Costello, D-Belleville, who represents Illinois' 12th Congressional District, currently is working on getting secure funding in Congress for the police departments of Bethalto and Brooklyn through the House Commerce-Justice-Science Appropriations bill for fiscal year 2009.

The funding, if passed by the U.S. House and Senate, would give both departments $100,000 next year.

Winslow said his department filled out a joint application with the Bethalto School District three different times, attempting to get grant money, and will "be very glad to get it," if the bill passes.

"I am optimistic, but I am not going to count on it until I've received confirmation," Winslow said.

Costello spokesman David Gillies said the bill has passed the House only at the committee level and will be considered by the full House when it resumes sometime this month in Washington, D.C.

"This legislation contains important funding increases for domestic priorities, such as law enforcement," Costello, a former police officer was quoted as saying, "These resources will help our first responders be better prepared to do their jobs. They put their lives on the line every day, and this dedication deserves our full support."

The Bethalto School District will be using the funds for internal antennas and an antenna tower installation. The Bethalto Police Department will uses its part of the money for an 800 MHz radio system.

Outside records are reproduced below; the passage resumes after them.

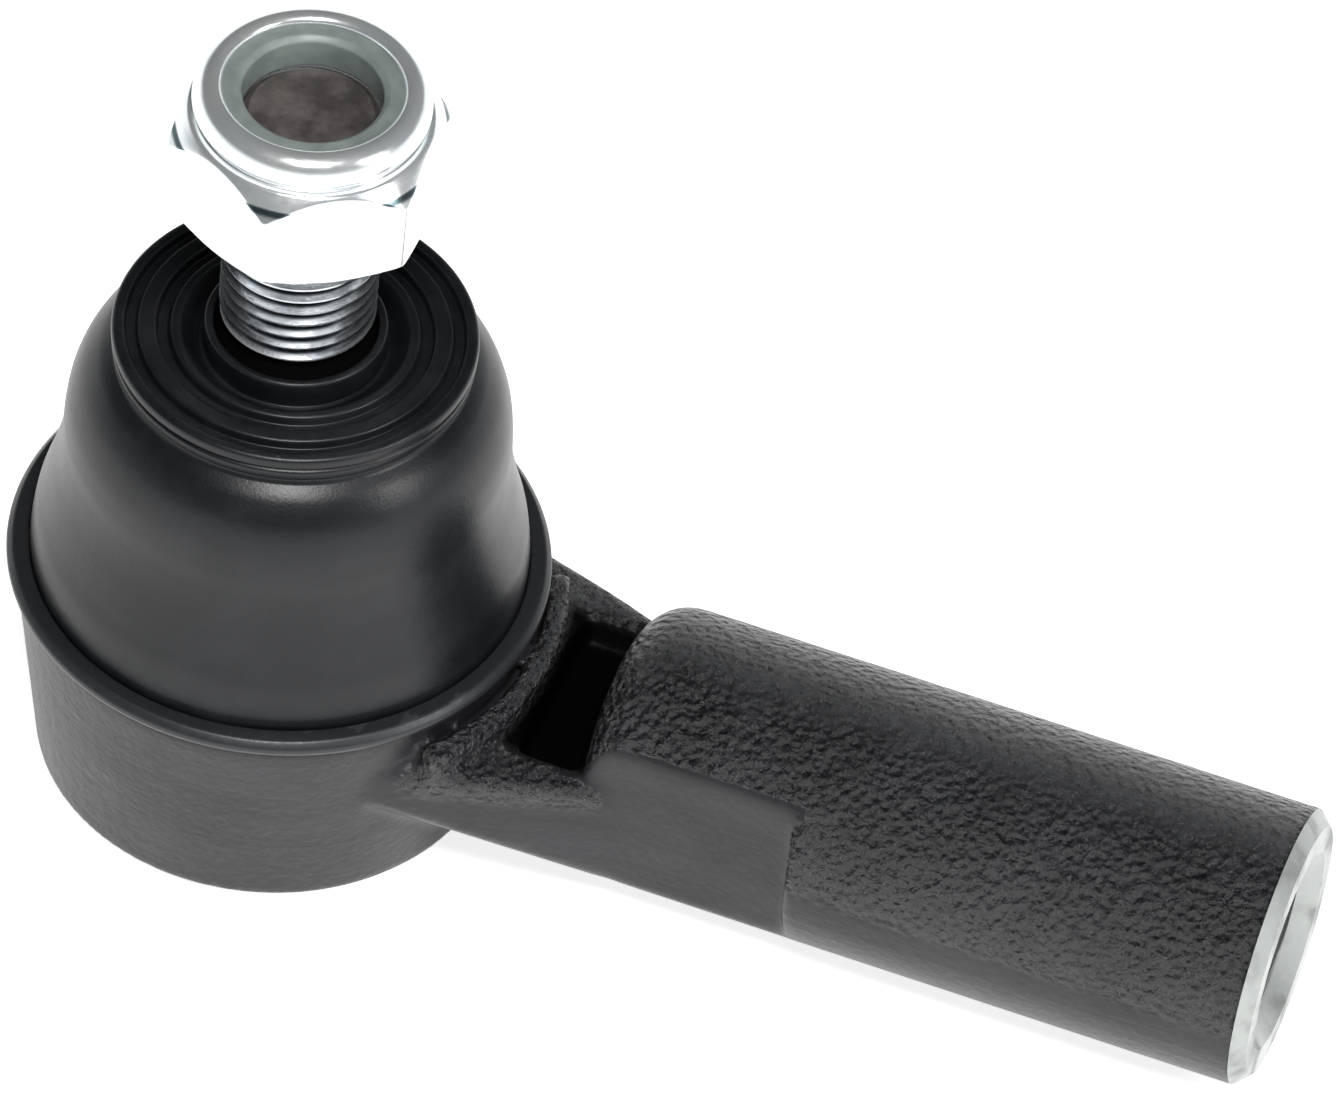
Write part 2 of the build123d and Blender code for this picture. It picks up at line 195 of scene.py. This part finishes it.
def coords(ob):
    """The mesh's vertices as an array, one row each."""
    co = np.zeros(len(ob.data.vertices) * 3)
    ob.data.vertices.foreach_get("co", co)
    return co.reshape(-1, 3)


def paint(ob, name, values):
    """A number for each vertex, which materials read as an attribute."""
    at = ob.data.attributes.new(name, "FLOAT", "POINT")
    at.data.foreach_set("value", np.asarray(values, np.float32))


# ---------------------------------------------------------------- material helpers
class Mat:
    """Small wrapper that keeps a Principled material's node wiring short."""

    def __init__(self, name, **consts):
        self.m = bpy.data.materials.new(name)
        self.m.use_nodes = True
        self.t = self.m.node_tree
        self.bsdf = self.t.nodes["Principled BSDF"]
        for k, v in consts.items():
            self.bsdf.inputs[k.replace("_", " ")].default_value = v
        self.pos = self.node("ShaderNodeTexCoord").outputs["Object"]

    def node(self, kind, **props):
        n = self.t.nodes.new(kind)
        for k, v in props.items():
            setattr(n, k, v)
        return n

    def link(self, a, b):
        self.t.links.new(a, b)

    def put(self, socket, value):
        if isinstance(value, bpy.types.NodeSocket):
            self.link(value, socket)
        else:
            socket.default_value = value

    def math(self, op, a, b=0.0, c=0.0):
        n = self.node("ShaderNodeMath", operation=op)
        for s, v in zip(n.inputs, (a, b, c)):
            self.put(s, v)
        return n.outputs[0]

    def noise(self, scale, detail, rough, vector=None):
        n = self.node("ShaderNodeTexNoise")
        self.put(n.inputs["Vector"], vector or self.pos)
        n.inputs["Scale"].default_value = scale
        n.inputs["Detail"].default_value = detail
        n.inputs["Roughness"].default_value = rough
        return n.outputs["Fac"]

    def pebbles(self, scale, smooth):
        n = self.node("ShaderNodeTexVoronoi", feature="SMOOTH_F1")
        self.link(self.pos, n.inputs["Vector"])
        n.inputs["Scale"].default_value = scale
        n.inputs["Smoothness"].default_value = smooth
        return n.outputs["Distance"]

    def stretch(self, sx, sy, sz):
        n = self.node("ShaderNodeMapping")
        self.link(self.pos, n.inputs["Vector"])
        n.inputs["Scale"].default_value = (sx, sy, sz)
        return n.outputs["Vector"]

    def ramp(self, fac, low, high, a=0.0, b=1.0):
        n = self.node("ShaderNodeMapRange", clamp=True)
        n.interpolation_type = "SMOOTHSTEP"
        for s, v in zip(("Value", "From Min", "From Max", "To Min", "To Max"), (fac, low, high, a, b)):
            self.put(n.inputs[s], v)
        return n.outputs["Result"]

    def mix(self, fac, a, b):
        n = self.node("ShaderNodeMix", data_type="RGBA")
        self.put(n.inputs[0], fac)
        for s, v in ((n.inputs[6], a), (n.inputs[7], b)):
            self.put(s, v if isinstance(v, bpy.types.NodeSocket) else (*v, 1.0))
        return n.outputs[2]

    def attr(self, name):
        return self.node("ShaderNodeAttribute", attribute_name=name).outputs["Fac"]

    def axis(self, which):
        n = self.node("ShaderNodeSeparateXYZ")
        self.link(self.pos, n.inputs[0])
        return n.outputs[which]

    def edges(self):
        """Pointiness: above 0.5 on outer edges."""
        return self.node("ShaderNodeNewGeometry").outputs["Pointiness"]

    def bump(self, height, distance, strength=1.0, normal=None):
        n = self.node("ShaderNodeBump")
        self.put(n.inputs["Height"], height)
        n.inputs["Distance"].default_value = distance
        self.put(n.inputs["Strength"], strength)
        if normal is not None:
            self.link(normal, n.inputs["Normal"])
        return n.outputs["Normal"]

    def set(self, **sockets):
        for k, v in sockets.items():
            s = self.bsdf.inputs[k.replace("_", " ")]
            if isinstance(v, tuple) and len(v) == 3:
                v = (*v, 1.0)
            self.put(s, v)
        return self


def dress(ob, mat):
    ob.data.materials.clear()
    ob.data.materials.append(mat.m)


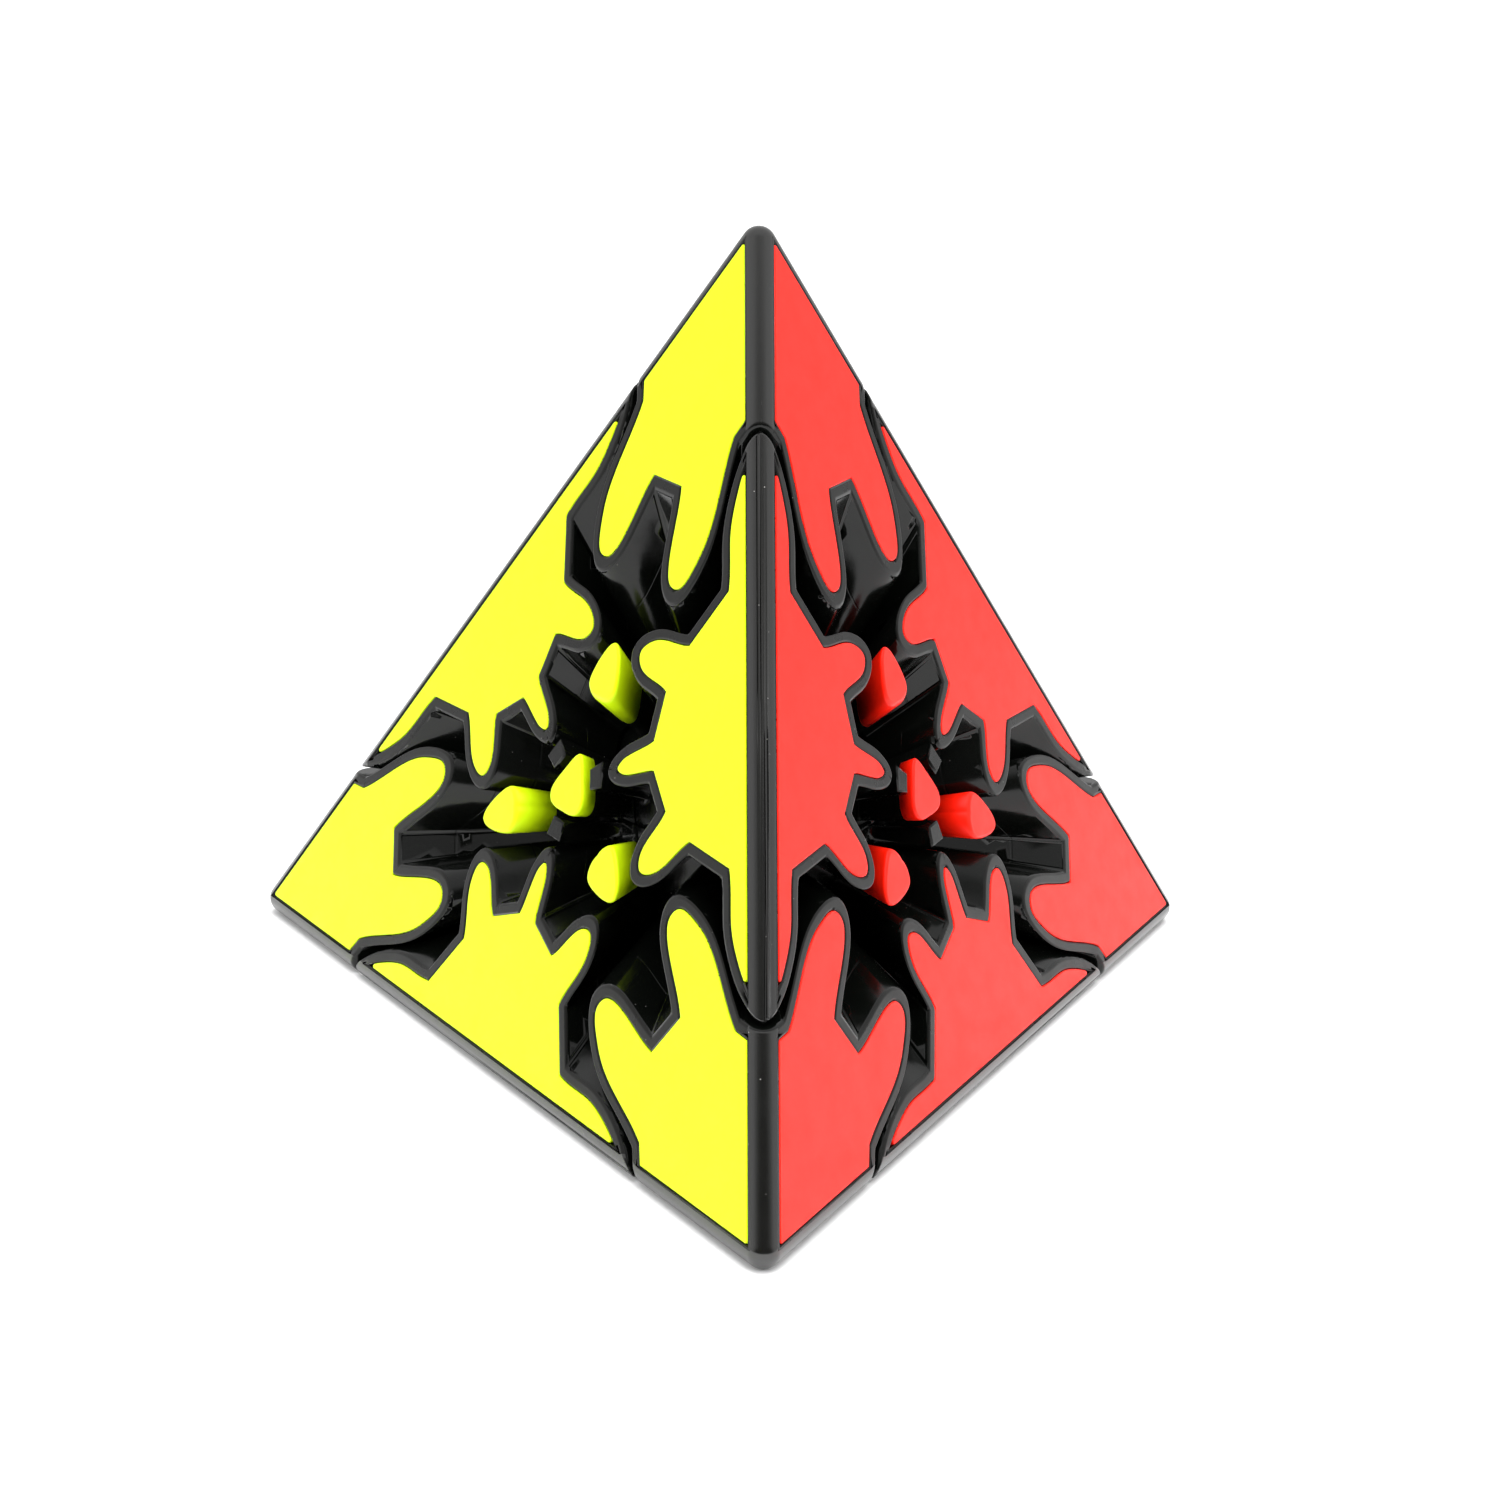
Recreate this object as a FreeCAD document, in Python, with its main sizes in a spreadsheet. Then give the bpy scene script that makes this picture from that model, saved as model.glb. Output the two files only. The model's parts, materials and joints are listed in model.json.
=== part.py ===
"""Geared pyramid puzzle: four corner gears and six edge gears round one core.

The origin is the middle of the core, where every axis of the puzzle crosses.
+Z runs up through the top corner, and the puzzle rests on the face at the bottom.
The side walls of every gear, post and tab run along rays from the origin, so a
piece that turns about any axis through the origin sweeps a simple cone.
"""
import FreeCAD, Part
import Sketcher

import math
import os

DIMENSIONS = [
    ("edge_length", 98.0, "mm, between the sharp corners of the pyramid"),
    ("edge_round", 1.6, "mm, radius along the pyramid's edges"),
    ("tile_rim", 1.13, "mm, black rim round each coloured tile"),
    ("tile_inset", 2.4, "mm, from the pyramid's sharp edge to a tile"),
    ("tile_thick", 0.8, "mm"),
    ("edge_teeth", 8, "teeth of an edge gear"),
    ("corner_teeth", 6, "teeth of a corner gear"),
    ("gear_inner", 14.3, "mm, radius of the hollow under every gear"),
    ("plate_outer", 14.0, "mm, outer radius of the inner pieces' plates"),
    ("plate_inner", 11.05, "mm, inner radius of the plates"),
    ("foot_outer", 10.8, "mm, outer radius of the feet that hold the plates"),
    ("foot_inner", 8.3, "mm, inner radius of the feet"),
    ("neck_lap", 0.3, "mm, lap of a neck into its foot and its plate"),
    ("plate_cone", 77.9, "degrees, half angle of a layer's cut through the plates"),
    ("foot_cone", 85.9, "degrees, half angle of a layer's cut through the feet"),
    ("cone_play", 0.45, "degrees, half of the gap between neighbours at a cut"),
    ("core_ball", 8.0, "mm, radius of the core's ball"),
    ("core_arm", 3.0, "mm, radius of the core's four arms"),
    ("core_arm_tip", 13.7, "mm, from the middle of the core to an arm's tip"),
    ("running_play", 0.05, "mm, radial play of a running fit"),
    ("screw_shank", 1.5, "mm, radius"),
    ("screw_tip", 4.6, "mm, from the middle of the core to a screw's tip"),
    ("screw_seat", 30.0, "mm, from the middle of the core to a screw's head"),
    ("screw_head", 2.9, "mm, radius of a screw's head"),
    ("screw_head_thick", 2.2, "mm"),
    ("slot_wide", 0.8, "mm, width of the cross slots in a screw's head"),
    ("slot_deep", 1.2, "mm"),
    ("chamber", 3.4, "mm, radius of the spring chamber in a corner gear"),
    ("chamber_floor", 20.0, "mm, from the middle of the core"),
    ("chamber_roof", 34.0, "mm, from the middle of the core"),
    ("spring_coil", 2.3, "mm, mean radius of the spring"),
    ("spring_wire", 0.35, "mm, radius of the spring's wire"),
    ("spring_turns", 5, "turns of a spring"),
    ("axle_shank", 1.9, "mm, radius of an edge gear's axle"),
    ("axle_head", 3.0, "mm, radius of the axle's head, inside a carrier"),
    ("axle_head_low", 8.7, "mm, from the middle of the core"),
    ("axle_head_high", 10.0, "mm, from the middle of the core"),
    ("axle_snap", 2.6, "mm, radius of the snap end inside an edge gear"),
    ("axle_snap_low", 22.5, "mm, from the middle of the core"),
    ("axle_snap_high", 23.6, "mm, from the middle of the core"),
    ("pocket_play", 0.1, "mm, room round the heads of an axle"),
    ("post_root", 12.8, "mm, height at which a post's stem leaves its tripod"),
    ("post_cap", 3.6, "mm, height of the coloured cap on a post's stem"),
    ("tab_root", 12.0, "mm, height at which a tab leaves its carrier's plate"),
    ("centre_cap", 1.6, "mm, height of the coloured cap on a centre piece"),
    ("overrun", 1.0, "mm, how far a tool runs past what it cuts or joins"),
    ("section_low", 8.0, "mm, height of a gear's lower outline"),
    ("wedge_low", 3.0, "mm, height of an inner piece's lower outline"),
    ("wedge_high", 15.0, "mm, height of an inner piece's upper outline"),
]

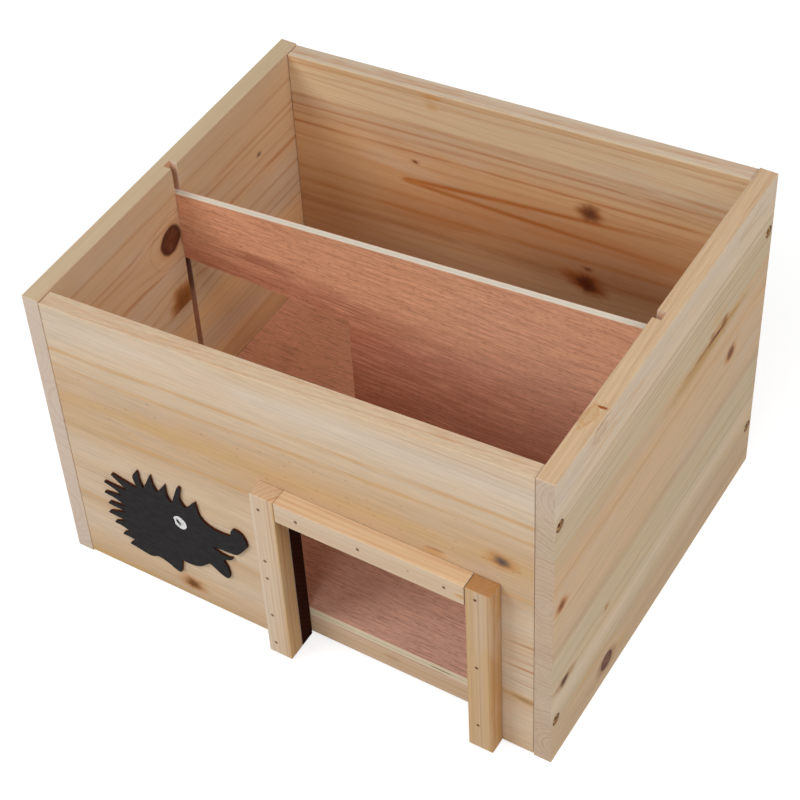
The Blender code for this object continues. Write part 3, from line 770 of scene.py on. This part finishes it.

"We have a geographic area that has several weak spots," Winslow said. "Our hope is that (this radio) will cure that. It's a safety issue for the police officers, firefighters and citizens in those particular areas."

Winslow said he knows there is a chance that Bethalto might not be able to get the money, but according to Gillies, Costello feels positive about the bill's possible success.

"I hope he's able to secure the funding," Winslow said.

After being considered by the full House, the bill next would be considered by a Senate committee, and after that, could move to the Senate floor. The bill was considered last month before the House committee, but the whole process to pass the bill takes place for the better part of the year, Gillies said.

Gillies pointed out the bill's importance.

"The need for this type of reliable emergency communication capability has been a big need, particularly since 9/11," he said.